Some characters appear in several stories, although the stories come from different collections ("The Albatross" and "Ice," "Ascension" and "Local Customs," etc.), thus providing the collection with some kind of coherence, a sort of loosely connected network of themes, characters and images.

As a consequence, this is not the kind of book that you can read non-stop from the first to the last page. The stories are so powerful and eclectic, the settings so varied, that you need to make a pause in between two stories in order to "digest" the story you have just read before passing on to another one. Some of them are actually quite difficult to follow, like "If One Green Bottle" whose narrative flow is constantly interrupted (even disrupted) by suspension dots, giving it a choppy, panting, definitely experimental turn. Some are quite cryptic, because the actual focus is never what you expect it to be, there are parallel stories within the stories and the titles often give you a false clue as to what is most important ("Volunteers," "Roots," etc.).

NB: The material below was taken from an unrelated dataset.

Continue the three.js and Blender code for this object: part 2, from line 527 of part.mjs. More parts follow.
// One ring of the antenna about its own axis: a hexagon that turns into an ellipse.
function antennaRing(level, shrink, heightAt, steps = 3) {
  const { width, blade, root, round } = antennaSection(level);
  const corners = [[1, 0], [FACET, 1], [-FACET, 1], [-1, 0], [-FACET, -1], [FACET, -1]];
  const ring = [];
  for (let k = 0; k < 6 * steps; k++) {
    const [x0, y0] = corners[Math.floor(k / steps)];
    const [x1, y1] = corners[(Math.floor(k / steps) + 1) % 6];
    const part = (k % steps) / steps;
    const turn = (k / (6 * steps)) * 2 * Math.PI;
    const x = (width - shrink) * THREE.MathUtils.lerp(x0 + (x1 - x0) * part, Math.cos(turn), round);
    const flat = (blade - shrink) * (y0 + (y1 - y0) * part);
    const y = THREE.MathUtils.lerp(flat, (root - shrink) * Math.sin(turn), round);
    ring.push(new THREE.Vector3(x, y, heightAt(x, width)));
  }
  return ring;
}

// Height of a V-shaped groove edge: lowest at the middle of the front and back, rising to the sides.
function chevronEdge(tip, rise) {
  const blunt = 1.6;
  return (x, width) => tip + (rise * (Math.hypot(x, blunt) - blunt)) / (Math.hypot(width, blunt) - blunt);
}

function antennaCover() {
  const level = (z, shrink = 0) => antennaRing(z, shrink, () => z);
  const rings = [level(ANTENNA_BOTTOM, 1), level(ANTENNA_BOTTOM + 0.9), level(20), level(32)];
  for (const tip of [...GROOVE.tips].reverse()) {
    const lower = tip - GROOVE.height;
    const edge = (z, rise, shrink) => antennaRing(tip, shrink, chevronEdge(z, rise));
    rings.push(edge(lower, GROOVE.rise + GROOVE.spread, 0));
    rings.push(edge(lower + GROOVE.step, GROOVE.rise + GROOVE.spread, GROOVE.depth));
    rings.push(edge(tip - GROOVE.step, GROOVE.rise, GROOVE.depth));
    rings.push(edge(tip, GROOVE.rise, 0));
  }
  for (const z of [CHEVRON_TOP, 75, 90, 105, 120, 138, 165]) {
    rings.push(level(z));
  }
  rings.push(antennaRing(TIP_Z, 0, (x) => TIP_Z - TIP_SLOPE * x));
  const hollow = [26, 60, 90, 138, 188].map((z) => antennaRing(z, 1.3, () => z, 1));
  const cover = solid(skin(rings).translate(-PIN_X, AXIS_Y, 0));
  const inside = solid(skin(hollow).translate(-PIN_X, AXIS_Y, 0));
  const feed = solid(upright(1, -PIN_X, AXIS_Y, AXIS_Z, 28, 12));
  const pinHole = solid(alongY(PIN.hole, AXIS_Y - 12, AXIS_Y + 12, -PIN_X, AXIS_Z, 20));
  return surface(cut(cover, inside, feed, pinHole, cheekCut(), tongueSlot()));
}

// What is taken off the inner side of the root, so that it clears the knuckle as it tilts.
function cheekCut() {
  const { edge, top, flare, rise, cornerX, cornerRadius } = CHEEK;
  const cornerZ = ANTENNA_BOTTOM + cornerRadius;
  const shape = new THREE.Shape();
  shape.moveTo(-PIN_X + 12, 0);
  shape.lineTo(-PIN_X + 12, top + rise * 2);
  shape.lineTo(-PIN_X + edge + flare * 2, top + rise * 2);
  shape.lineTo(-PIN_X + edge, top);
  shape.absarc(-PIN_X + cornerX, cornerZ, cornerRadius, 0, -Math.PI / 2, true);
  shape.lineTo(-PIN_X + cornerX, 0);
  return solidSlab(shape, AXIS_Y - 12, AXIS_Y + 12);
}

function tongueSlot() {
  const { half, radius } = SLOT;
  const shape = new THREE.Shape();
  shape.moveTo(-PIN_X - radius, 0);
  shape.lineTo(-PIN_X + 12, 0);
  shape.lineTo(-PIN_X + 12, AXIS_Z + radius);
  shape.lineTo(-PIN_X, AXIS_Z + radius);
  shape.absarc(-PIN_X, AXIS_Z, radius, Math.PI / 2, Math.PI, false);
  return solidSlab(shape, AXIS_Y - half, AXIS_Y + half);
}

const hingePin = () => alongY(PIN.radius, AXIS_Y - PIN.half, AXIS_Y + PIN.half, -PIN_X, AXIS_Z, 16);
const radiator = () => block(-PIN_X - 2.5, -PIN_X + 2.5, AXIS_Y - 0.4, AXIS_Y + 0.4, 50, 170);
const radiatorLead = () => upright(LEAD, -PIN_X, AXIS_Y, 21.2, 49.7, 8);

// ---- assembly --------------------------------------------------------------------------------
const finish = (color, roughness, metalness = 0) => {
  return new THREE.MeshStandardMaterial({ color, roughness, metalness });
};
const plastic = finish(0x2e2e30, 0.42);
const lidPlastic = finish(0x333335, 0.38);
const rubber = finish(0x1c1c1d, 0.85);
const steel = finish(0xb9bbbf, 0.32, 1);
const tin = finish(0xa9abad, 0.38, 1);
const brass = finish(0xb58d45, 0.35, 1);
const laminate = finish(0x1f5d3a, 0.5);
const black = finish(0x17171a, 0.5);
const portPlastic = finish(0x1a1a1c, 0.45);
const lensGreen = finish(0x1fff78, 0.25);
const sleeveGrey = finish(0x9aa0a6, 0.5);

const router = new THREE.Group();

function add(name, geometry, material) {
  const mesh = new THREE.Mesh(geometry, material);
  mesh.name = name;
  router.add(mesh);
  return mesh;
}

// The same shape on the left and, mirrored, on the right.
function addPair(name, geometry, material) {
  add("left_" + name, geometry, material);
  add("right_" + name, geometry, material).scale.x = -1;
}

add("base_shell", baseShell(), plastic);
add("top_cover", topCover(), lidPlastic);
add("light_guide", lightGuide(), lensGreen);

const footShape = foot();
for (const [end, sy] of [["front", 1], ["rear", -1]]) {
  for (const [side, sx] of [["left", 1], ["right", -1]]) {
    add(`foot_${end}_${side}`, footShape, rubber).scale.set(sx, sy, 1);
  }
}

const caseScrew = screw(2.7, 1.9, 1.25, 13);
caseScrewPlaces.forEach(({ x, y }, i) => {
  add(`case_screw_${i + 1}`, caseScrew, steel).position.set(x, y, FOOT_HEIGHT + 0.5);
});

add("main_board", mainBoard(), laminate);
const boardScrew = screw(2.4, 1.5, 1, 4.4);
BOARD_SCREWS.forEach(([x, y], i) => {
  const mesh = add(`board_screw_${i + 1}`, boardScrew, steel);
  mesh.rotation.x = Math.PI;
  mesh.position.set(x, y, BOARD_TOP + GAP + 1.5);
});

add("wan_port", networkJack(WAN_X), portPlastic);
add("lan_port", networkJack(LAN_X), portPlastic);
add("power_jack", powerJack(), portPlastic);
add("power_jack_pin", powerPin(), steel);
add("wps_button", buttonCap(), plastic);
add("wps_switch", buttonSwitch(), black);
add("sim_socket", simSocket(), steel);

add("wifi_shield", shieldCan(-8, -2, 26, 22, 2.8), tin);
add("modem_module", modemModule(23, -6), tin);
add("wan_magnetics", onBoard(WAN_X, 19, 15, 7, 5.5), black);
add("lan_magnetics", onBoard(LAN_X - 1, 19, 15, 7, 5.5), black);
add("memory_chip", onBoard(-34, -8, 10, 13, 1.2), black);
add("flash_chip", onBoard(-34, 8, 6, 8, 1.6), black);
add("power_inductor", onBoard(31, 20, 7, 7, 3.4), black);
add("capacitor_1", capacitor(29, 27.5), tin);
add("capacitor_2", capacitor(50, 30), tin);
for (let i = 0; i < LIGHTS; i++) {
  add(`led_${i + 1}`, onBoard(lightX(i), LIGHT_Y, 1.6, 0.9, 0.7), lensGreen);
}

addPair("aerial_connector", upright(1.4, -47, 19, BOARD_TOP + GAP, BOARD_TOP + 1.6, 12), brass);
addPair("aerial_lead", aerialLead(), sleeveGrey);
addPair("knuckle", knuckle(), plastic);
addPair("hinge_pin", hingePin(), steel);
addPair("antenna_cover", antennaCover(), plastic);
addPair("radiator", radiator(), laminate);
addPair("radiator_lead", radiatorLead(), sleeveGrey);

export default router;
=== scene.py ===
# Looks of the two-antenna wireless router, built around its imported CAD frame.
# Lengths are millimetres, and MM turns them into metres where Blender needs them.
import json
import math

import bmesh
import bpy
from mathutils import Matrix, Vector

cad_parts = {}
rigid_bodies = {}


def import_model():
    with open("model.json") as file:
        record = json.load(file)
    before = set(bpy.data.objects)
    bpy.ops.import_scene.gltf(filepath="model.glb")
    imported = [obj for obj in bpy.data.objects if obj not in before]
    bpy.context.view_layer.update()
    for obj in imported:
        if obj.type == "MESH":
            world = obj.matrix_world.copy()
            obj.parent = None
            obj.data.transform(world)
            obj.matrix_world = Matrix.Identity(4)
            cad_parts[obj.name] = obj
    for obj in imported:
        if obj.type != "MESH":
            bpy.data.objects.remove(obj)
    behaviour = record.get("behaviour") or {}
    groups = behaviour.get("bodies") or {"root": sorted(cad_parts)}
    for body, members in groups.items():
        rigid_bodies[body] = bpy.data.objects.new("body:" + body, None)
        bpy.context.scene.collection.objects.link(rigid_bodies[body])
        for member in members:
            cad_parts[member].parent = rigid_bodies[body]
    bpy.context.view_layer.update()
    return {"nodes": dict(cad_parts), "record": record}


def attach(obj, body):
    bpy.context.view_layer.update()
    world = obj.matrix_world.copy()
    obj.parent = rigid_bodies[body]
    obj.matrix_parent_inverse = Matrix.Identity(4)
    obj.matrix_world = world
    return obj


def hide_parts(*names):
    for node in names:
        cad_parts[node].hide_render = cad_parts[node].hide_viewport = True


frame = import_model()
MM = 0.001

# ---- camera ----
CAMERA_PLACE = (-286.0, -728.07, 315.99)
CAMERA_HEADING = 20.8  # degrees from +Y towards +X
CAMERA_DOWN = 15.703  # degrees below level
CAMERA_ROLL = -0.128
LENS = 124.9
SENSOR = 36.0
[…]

Others are extremely powerful, emotionally intense and highly rewarding for the purposefully misled, yet perseverant reader... I do recommend reading, for example, "The Wild Blue Yonder" for a daughter's obstinate hope in the survival of her presumably "Missing in Action" father; "Bear Country," for its hilarious, benevolent yet slightly critical outlook on feminism; "Volunteers," for a young mother's gradual understanding and acknowledgement of her involuntary love for her Dawn syndrome child. There are many others.

Reading those two works by Audrey Thomas concomitantly is altogether a very rewarding experience, providing us with an interesting sample of Audrey Thomas's experimentation with genre, gender, and language in fiction. Her writing is not always "easy," for different reasons. Some would say it is occasionally cryptic, but it is certainly well worth the effort.